Frequently Asked Questions
What temperature should I use for prompt engineering?
Match temperature to the task. Use 0.0-0.3 for factual work, code generation, and data extraction where consistency matters. Use 0.7-0.9 for creative writing and brainstorming. General Q&A works well around 0.3-0.5. The default is often wrong for specific use cases.
How many examples do I need in a prompt?
Two to three is the practical floor for reliability. One example shows the pattern. Two confirms it. Three makes output consistent. More than five rarely improves results and inflates token costs.
Why do prompts that work in testing fail in production?

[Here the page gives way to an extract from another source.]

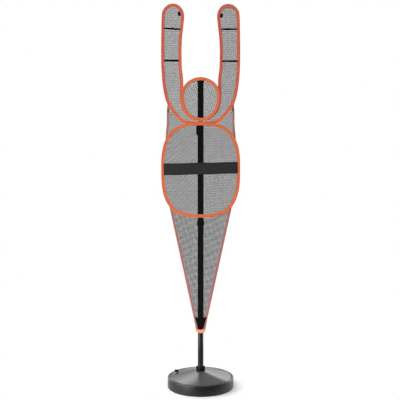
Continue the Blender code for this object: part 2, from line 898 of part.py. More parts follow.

Usually three reasons: the test set was too narrow (only normal inputs, no edge cases), the model received input formats it wasn't tested on, or the model itself was updated between testing and deployment. Log every production call. Failures need to be reproducible before you can fix them.
How long should a prompt be?
Shorter than you think. Prompts over 500 words often confuse models rather than clarify the task. Use labeled sections to organize rather than adding word count. If a prompt needs 1,000 words to specify the task, split it into smaller prompts.